** begin Given data **

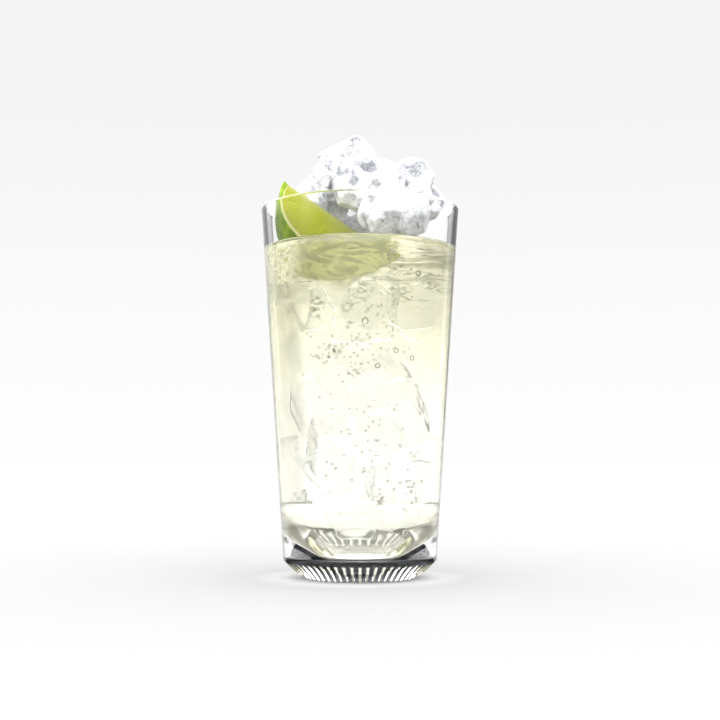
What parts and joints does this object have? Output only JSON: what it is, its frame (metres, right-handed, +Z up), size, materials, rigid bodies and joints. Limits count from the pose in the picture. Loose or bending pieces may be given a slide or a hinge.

** end Given data **
** begin Given data **

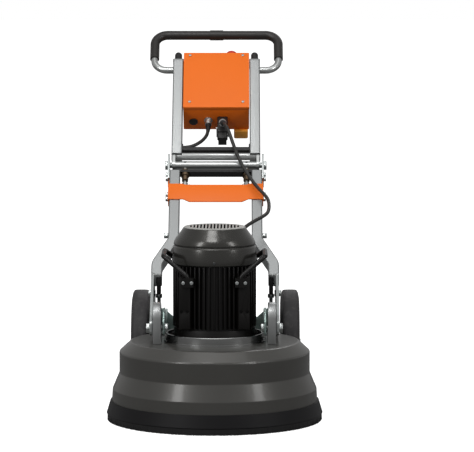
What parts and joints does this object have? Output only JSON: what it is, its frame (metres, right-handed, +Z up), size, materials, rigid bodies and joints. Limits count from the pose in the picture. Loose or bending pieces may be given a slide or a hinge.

** end Given data **
** begin Given data **

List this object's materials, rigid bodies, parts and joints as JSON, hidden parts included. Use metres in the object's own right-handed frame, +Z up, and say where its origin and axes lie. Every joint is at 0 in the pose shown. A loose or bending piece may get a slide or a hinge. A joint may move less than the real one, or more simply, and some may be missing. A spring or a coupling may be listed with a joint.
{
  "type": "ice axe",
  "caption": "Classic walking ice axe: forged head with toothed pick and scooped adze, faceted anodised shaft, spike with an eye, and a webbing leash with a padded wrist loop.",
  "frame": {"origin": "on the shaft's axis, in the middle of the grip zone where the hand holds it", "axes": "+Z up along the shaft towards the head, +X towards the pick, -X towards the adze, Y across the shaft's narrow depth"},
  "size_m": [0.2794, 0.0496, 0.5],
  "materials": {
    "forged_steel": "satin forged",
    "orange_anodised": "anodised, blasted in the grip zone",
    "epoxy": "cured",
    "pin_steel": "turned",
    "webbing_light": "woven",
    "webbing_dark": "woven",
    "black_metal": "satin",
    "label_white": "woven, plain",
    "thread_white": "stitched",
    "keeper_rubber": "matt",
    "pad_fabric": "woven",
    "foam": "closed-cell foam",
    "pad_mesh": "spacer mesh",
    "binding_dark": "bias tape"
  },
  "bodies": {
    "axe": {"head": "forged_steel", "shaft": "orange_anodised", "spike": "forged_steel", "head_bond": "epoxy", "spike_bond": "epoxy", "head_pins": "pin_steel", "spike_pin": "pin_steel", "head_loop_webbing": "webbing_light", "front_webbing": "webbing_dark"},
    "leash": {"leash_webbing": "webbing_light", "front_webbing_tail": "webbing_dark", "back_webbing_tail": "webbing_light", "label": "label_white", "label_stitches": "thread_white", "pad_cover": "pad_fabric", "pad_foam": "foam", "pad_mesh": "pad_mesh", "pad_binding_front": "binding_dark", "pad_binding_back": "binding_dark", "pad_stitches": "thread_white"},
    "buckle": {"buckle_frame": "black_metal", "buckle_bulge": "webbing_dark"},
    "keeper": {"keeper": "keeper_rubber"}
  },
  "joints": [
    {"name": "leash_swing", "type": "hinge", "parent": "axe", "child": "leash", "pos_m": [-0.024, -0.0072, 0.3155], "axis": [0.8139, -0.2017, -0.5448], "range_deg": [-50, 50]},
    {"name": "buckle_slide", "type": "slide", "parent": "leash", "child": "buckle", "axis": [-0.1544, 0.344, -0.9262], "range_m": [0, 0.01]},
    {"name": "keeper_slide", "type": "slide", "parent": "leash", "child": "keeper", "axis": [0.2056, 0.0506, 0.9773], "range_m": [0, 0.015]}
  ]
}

** end Given data **

Find how many lines include the string "materials" and report that number alone.

4